The Nuker model assumes axisymmetry; applicability to non-axisymmetric systems (e.g., barred galaxies) remains untested.
While NN accuracy at \(<3\%\) is currently sufficient, future high-precision data may require further optimization.
The break radius in NGC4697 is not effectively constrained (degenerating to a single power law); the full parameter space of the model needs validation on other galaxy types.
Approximating the Student's T likelihood with a Gaussian distribution is conservative but may affect posterior sharpness.
The SuperMAGE pipeline itself has not been formally published (in prep.), and the complete codebase is unavailable.

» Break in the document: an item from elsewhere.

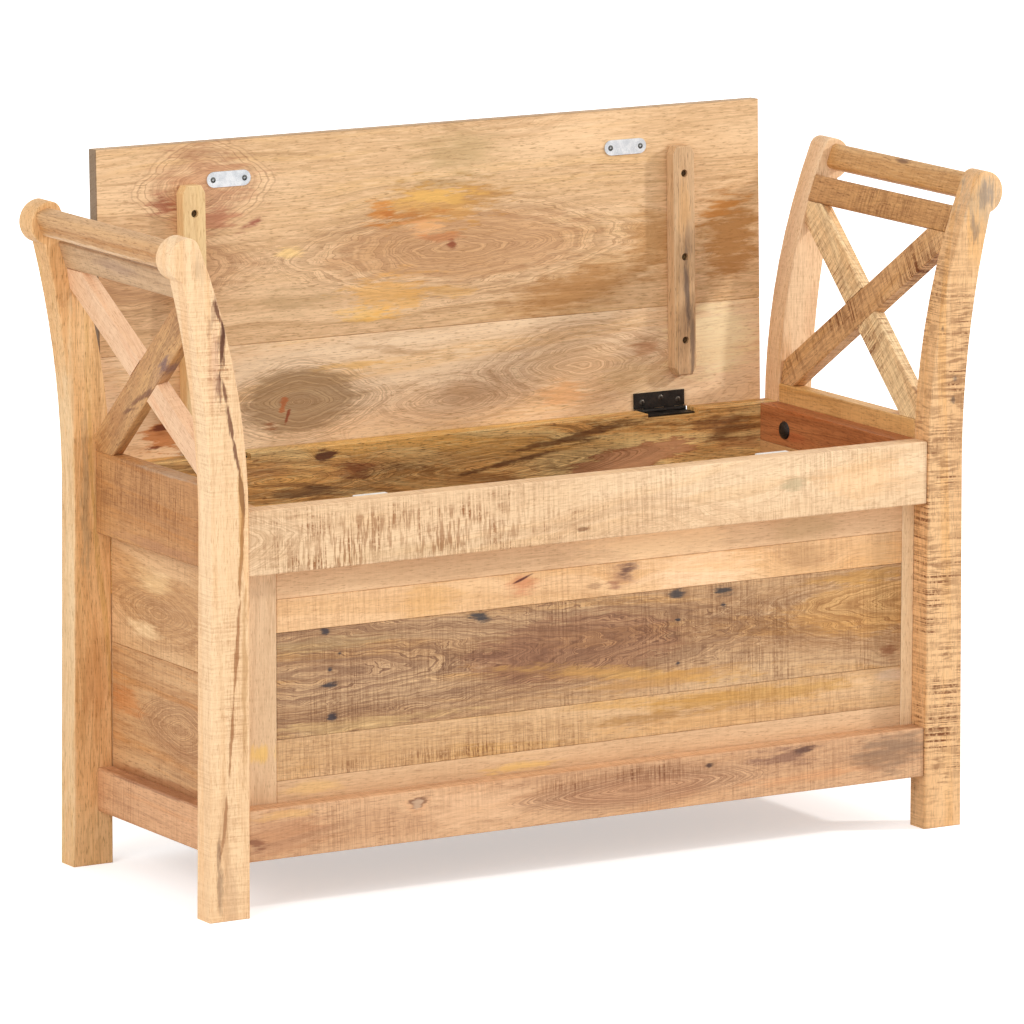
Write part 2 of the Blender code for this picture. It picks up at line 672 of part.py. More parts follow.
def leaf_meshes(first, plate_low, plate_high):
    """A leaf's knuckles and their arms. first is 0 for the leaf with the end knuckles."""
    step = HINGE_LENGTH / KNUCKLE_COUNT
    shapes = []
    for index in range(first, KNUCKLE_COUNT, 2):
        start = -HINGE_LENGTH / 2 + step * index + (GAP / 2 if index else 0)
        end = -HINGE_LENGTH / 2 + step * (index + 1) - (GAP / 2 if index < KNUCKLE_COUNT - 1 else 0)
        shapes.append((start, end))
    inset = LEAF_THICKNESS / 10
    arms = [
        box_mesh(
            (start, -2 * KNUCKLE_RADIUS, plate_low + inset), (end, -HINGE_PIN_RADIUS, plate_high - inset))
        for start, end in shapes
    ]
    barrels = [rod_mesh((start, 0, 0), (end, 0, 0), KNUCKLE_RADIUS) for start, end in shapes]
    return arms + barrels


def make_leaf(name, parent, first, plate_low, plate_high, finish):
    half = HINGE_LENGTH / 2
    plate_edge = -(KNUCKLE_RADIUS + GAP)
    plate = box_mesh((-half, -LEAF_WIDTH, plate_low), (half, plate_edge, plate_high))
    leaf = add_piece(name, plate, finish, parent)
    join(leaf, leaf_meshes(first, plate_low, plate_high))
    bore = rod_mesh((-HINGE_LENGTH, 0, 0), (HINGE_LENGTH, 0, 0), HINGE_PIN_RADIUS + PIN_CLEARANCE)
    cut(leaf, [bore])
    shade_round(leaf)


def empty(name, place, parent=None):
    marker = bpy.data.objects.new(name, None)
    bpy.context.scene.collection.objects.link(marker)
    marker.location = place
    marker.parent = parent
    return marker


def make_hinge(side, lid_axis):
    word = side_name(side)
    dark = steel(word + "_hinge", (0.035, 0.033, 0.03), 0.5)
    x = hinge_x(side)
    fixed = empty(word + "_hinge_place", (x, HINGE_Y, HINGE_HEIGHT))
    moving = empty(word + "_hinge_on_lid", (x, 0, 0), lid_axis)
    floor = RIM_HEIGHT - MORTISE_DEPTH + GAP - HINGE_HEIGHT
    ceiling = HINGE_RISE - GAP
    make_leaf(word + "_box_hinge_leaf", fixed, 0, floor, floor + LEAF_THICKNESS, dark)
    make_leaf(word + "_lid_hinge_leaf", moving, 1, ceiling - LEAF_THICKNESS, ceiling, dark)
    half = HINGE_LENGTH / 2 - GAP
    pin = rod_mesh((-half, 0, 0), (half, 0, 0), HINGE_PIN_RADIUS)
    shade_round(add_piece(word + "_hinge_pin", pin, dark, fixed))


def lid_y(from_rear_edge):
    """Place on the closed lid, measured from the pin."""
    return -LID_REAR_SETBACK - from_rear_edge


def batten_x(side):
    return side * (BOX_OUTER - BATTEN_INSET) + BATTEN_SHIFT


def catch_x(side):
    return side * (BOX_OUTER - CATCH_INSET) + CATCH_SHIFT


def batten_screw_places():
    """Distances of a batten's three screws from the lid's rear edge."""
    rear = BATTEN_REAR_MARGIN + BATTEN_REAR_SCREW
    front = BATTEN_REAR_MARGIN + BATTEN_LENGTH - BATTEN_FRONT_SCREW
    return (rear, (rear + front) / 2, front)


def batten_face():
    return HINGE_RISE - GAP - BATTEN_THICKNESS


def screw_holes(side):
    """Clearance round a batten's three screws, open at the batten's face."""
    holes = []
    radius = SCREW_HEAD_RADIUS + SCREW_CLEARANCE
    shoulder = SCREW_SINK + SCREW_HEAD_HEIGHT + SCREW_CLEARANCE
    shank = SCREW_RADIUS + SCREW_CLEARANCE
    tip = BATTEN_THICKNESS + GAP + SCREW_BITE + SCREW_CLEARANCE
    profile = [
        (-SCREW_SINK, 0), (-SCREW_SINK, radius), (shoulder, radius),
        (shoulder, shank), (tip, shank), (tip, 0),
    ]
    for from_rear in batten_screw_places():
        centre = (batten_x(side), lid_y(from_rear), batten_face())
        holes.append(turned_mesh(profile, centre, (0, 0, 1)))
    return holes


def make_batten(side, lid_axis, colour):
    left = batten_x(side) - BATTEN_WIDTH / 2
    right = left + BATTEN_WIDTH
    rear = lid_y(BATTEN_REAR_MARGIN)
    front = rear - BATTEN_LENGTH
    outline = [
        (left, rear - BATTEN_SNIPE), (left + BATTEN_SNIPE_SIDE, rear),
        (right - BATTEN_SNIPE_SIDE, rear), (right, rear - BATTEN_SNIPE),
        (right, front + BATTEN_SNIPE), (right - BATTEN_SNIPE_SIDE, front),
        (left + BATTEN_SNIPE_SIDE, front), (left, front + BATTEN_SNIPE),
    ]
    name = side_name(side) + "_batten"
    shape = prism_mesh(outline, 2, batten_face(), HINGE_RISE - GAP, EASED_EDGE)
    batten = add_piece(name, shape, wood(name, colour), lid_axis)
    cut(batten, screw_holes(side))


def make_batten_screws(side, lid_axis, finish):
    drive = SCREW_RADIUS
    length = BATTEN_THICKNESS + GAP + SCREW_BITE
    neck = SCREW_SINK + SCREW_HEAD_HEIGHT
    profile = [
        (SCREW_SINK + SCREW_HEAD_HEIGHT / 2, 0), (SCREW_SINK, drive), (SCREW_SINK, SCREW_HEAD_RADIUS),
        (neck, SCREW_HEAD_RADIUS), (neck, SCREW_RADIUS),
        (length, SCREW_RADIUS), (length, 0),
    ]
    for word, from_rear in zip(("rear", "middle", "front"), batten_screw_places()):
        name = f"{side_name(side)}_batten_{word}_screw"
        centre = (batten_x(side), lid_y(from_rear), batten_face())
        shade_round(add_piece(name, turned_mesh(profile, centre, (0, 0, 1)), finish, lid_axis))


def make_strike_plate(side, lid_axis, finish):
    radius = STRIKE_WIDTH / 2
    centre_y = APRON_BACK + STRIKE_CLEARANCE + radius - HINGE_Y
    straight = STRIKE_LENGTH / 2 - radius
    outline = []
    for end, start in ((1, -math.pi / 2), (-1, math.pi / 2)):
        for step in range(STRIKE_STEPS + 1):
            angle = start + math.pi * step / STRIKE_STEPS
            x = catch_x(side) + end * straight + radius * math.cos(angle)
            outline.append((x, centre_y + radius * math.sin(angle)))
    top = HINGE_RISE - GAP
    shape = prism_mesh(outline, 2, top - STRIKE_THICKNESS, top)
    shade_round(add_piece(side_name(side) + "_strike_plate", shape, finish, lid_axis))


def make_lid():
    """The lid's own frame is its closed one. Its empty sits on the pin and turns it open."""
    lid_axis = empty("lid_axis", (0, HINGE_Y, HINGE_HEIGHT))
    lid_axis.rotation_euler = (-OPEN, 0, 0)
    right = LEG_INNER_FACE - FRAME_CLEARANCE + LID_SHIFT
    left = FRAME_CLEARANCE - LEG_INNER_FACE + LID_SHIFT
    top = HINGE_RISE + LID_THICKNESS
    joint = lid_y(LID_REAR_BOARD)
    low = (left, lid_y(LID_DEPTH), HINGE_RISE)
    front = make_board("lid_front_board", low, (right, joint - GAP, top), HONEY, FINE_EDGE, lid_axis)
    low = (left, joint, HINGE_RISE)
    rear = make_board("lid_rear_board", low, (right, lid_y(0), top), HONEY, FINE_EDGE, lid_axis)
    plate_finish = steel("strike_plate", (0.62, 0.64, 0.66), 0.35)
    screw_finish = steel("batten_screw", (0.12, 0.10, 0.09), 0.45)
    for side, colour in ((-1, CREAM), (1, HONEY)):
        rear_hole, middle_hole, front_hole = screw_holes(side)
        cut(rear, [rear_hole])
        cut(front, [middle_hole, front_hole])
        make_batten(side, lid_axis, colour)
        make_batten_screws(side, lid_axis, screw_finish)
        make_strike_plate(side, lid_axis, plate_finish)
        make_hinge(side, lid_axis)


def make_catches():
    finish = material("catch_plastic", (0.8, 0.8, 0.78), 0.4)
    top = RIM_HEIGHT - CATCH_DROP
    for side in (-1, 1):
        left = catch_x(side) - CATCH_LENGTH / 2
        low = (left, APRON_BACK + GAP, top - CATCH_HEIGHT)
        high = (left + CATCH_LENGTH, APRON_BACK + GAP + CATCH_DEPTH, top)
        add_piece(side_name(side) + "_catch", box_mesh(low, high, FINE_EDGE), finish)


def make_end_frames():
    for word, front in (("front", FRONT), ("rear", REAR_LEG_FRONT)):
        make_leg(f"left_{word}_leg", -1, front, CREAM)
        make_leg(f"right_{word}_leg", 1, front, HONEY)
    for side in (-1, 1):
        make_arm_rail(side, HONEY)
        make_lower_arm_rail(side, TAN)
        make_end_rails(side, HONEY, ROSY)
    make_braces(-1, 1, BROWN, ROSY)
    make_braces(1, 0, HONEY, TAN)


def make_bench():
    clear_scene()
    make_end_frames()
    make_front()
    make_front_panel()
    make_box_side(-1, LEFT_UPPER_BOARD, CREAM, HONEY)
    make_box_side(1, RIGHT_UPPER_BOARD, HONEY, BROWN)
    make_back()
    make_bottom()
    make_bolts()
    make_catches()
    make_lid()


make_bench()
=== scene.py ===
"""Hall bench: procedural wood on every board, metal and plastic fittings, small screws, studio and camera."""

import math

import bmesh
import bpy
from mathutils import Matrix, Vector


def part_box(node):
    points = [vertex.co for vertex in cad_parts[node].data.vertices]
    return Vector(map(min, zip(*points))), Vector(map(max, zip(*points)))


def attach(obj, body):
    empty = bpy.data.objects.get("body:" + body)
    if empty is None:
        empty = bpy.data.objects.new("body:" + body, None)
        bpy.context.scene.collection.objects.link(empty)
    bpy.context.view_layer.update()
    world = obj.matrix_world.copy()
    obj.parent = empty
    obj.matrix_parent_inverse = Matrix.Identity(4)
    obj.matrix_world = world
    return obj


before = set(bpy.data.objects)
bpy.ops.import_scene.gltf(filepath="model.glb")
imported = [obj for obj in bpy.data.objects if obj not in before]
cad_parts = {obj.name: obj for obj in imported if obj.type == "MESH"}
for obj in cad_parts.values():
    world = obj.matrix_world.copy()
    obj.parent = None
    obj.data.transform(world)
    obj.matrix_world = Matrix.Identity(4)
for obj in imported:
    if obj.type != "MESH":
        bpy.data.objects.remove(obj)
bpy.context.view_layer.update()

# Places, in metres, as in the model
FRONT = -0.19187                # front legs' faces
HINGE_Y = FRONT + 0.3543
HINGE_HEIGHT = 0.4563
OPEN = math.radians(91.66)
LID_EDGE = 0.4574               # height of the open lid's lower edge
HINGE_OFFSET = 0.303            # from the bench's middle to a hinge's
STRIKE_OFFSET = 0.266           # and to a strike plate's
STRIKE_SHIFT = -0.006           # both plates sit this much to one side
STRIKE_PLACE = 0.3158           # plate's middle, from the pin
LEAF_FACE = 0.0012              # lid leaf's face above the pin, when closed
PLATE_FACE = 0.0015             # strike plate's face above the pin, when closed
BOX_LEAF_SETBACK = 0.002        # box leaf's screws sit further from the pin than the lid leaf's
BOX_LEAF_DROP = 0.0015          # box leaf's face below the pin
LEAF_SCREW = (0.0036, 0.0006)   # a head's radius and rise
PLATE_SCREW = (0.0034, 0.0003)
SCREW_SEAT = 0.0006             # a head reaches this far into the metal
CROSS_DEPTH = 0.0007
SCREW_STEPS = 24

NUMBER = "NodeSocketFloat"
VECTOR = "NodeSocketVector"
COLOUR = "NodeSocketColor"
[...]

MGE Deprojection [Cappellari, 2002]: The classical method for mapping optical surface brightness to 3D mass density; flexible but parameter-rich and susceptible to AGN contamination.
Nuker Model [Lauer et al., 1995]: A double power-law model for galaxy central surface brightness with fewer physical parameters but lacking axisymmetric deprojection.
KinMS [Davis et al., 2013]: A cold gas dynamical modeling tool and the direct reference method for this work.
JamPy [Cappellari, 2008/2020]: A Jeans anisotropic modeling tool used for cross-validation with SuperMAGE.
AI for Science Inspiration: This work demonstrates the NN as a differentiable mapping between physical models—not replacing physics, but bridging the mathematical gap between different parameterizations.

Rating¶

Dimension	Score (1–10)	Remarks
Novelty	8	First use of NN to replace optical deprojection pipeline; paradigm-shifting.
Technical Depth	7	Solid physical modeling; NN component is relatively simple (fully connected network).
Experimental Thoroughness	5	Validation on a single galaxy; lacks systematic large-scale experiments.
Writing Quality	8	Astronomical background clearly explained; methodological motivation well structured.
Value	7	Opens new pathways for SMBH mass measurement in dusty, AGN-dominated, and high-redshift galaxies.
Overall	7.0	Methodologically innovative with strong physical motivation, but limited experimental scale.